New Left Review 79, January-February 2013
Adam Tooze
EMPIRES AT WAR
The near-simultaneous appearance of Volumes III and IV of Michael Mann’s The Sources of Social Power concludes a truly grand project of historical sociology. Along with the work of Anthony Giddens, W. G. Runciman, Ernest Gellner and Eric Hobsbawm, Mann’s project was one of the distinctive products of the intellectual conjuncture of 1970s Britain. [1] Michael Mann, The Sources of Social Power, Volume III: Global Empires and Revolution, 1890–1945, Cambridge University Press: Cambridge 2012, £22.99, paperback 516 pp, 978 1 107 65547 8 A colleague of Gellner’s at the lse, Mann was, like Giddens and Runciman, in search of a constructive exit from the impasse of post-Marxian, post-Weberian sociology.

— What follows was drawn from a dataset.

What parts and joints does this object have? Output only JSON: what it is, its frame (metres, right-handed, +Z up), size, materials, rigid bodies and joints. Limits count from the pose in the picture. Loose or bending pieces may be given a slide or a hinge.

But his original formation was that of a quintessential ‘history boy’—a product of the legendary Manchester Grammar School–Oxford pipeline. In the course of an itinerary that took him from social work to engaged labour research, the original idea for Sources of Social Power took shape in the mid-1970s. Conceived as a short book, it grew into a massive undertaking. The publication of Volume I in 1986 made Mann famous, and helped to revivify the field of historical sociology. Whilst contemporaries such as Giddens succumbed to the flesh pots of New Labour, Mann, ensconced in California, toiled on. The thousand-page Volume II, covering the period 1760–1914, appeared in 1993. Twenty years on, Mann presents us with a no less enormous, two-volume treatment of the twentieth century. It is a culmination that has been prepared by three other substantial books, on The Dark Side of Democracy, Fascism and Mann’s reckoning with the derailment of us policy after 9.11, Incoherent Empire.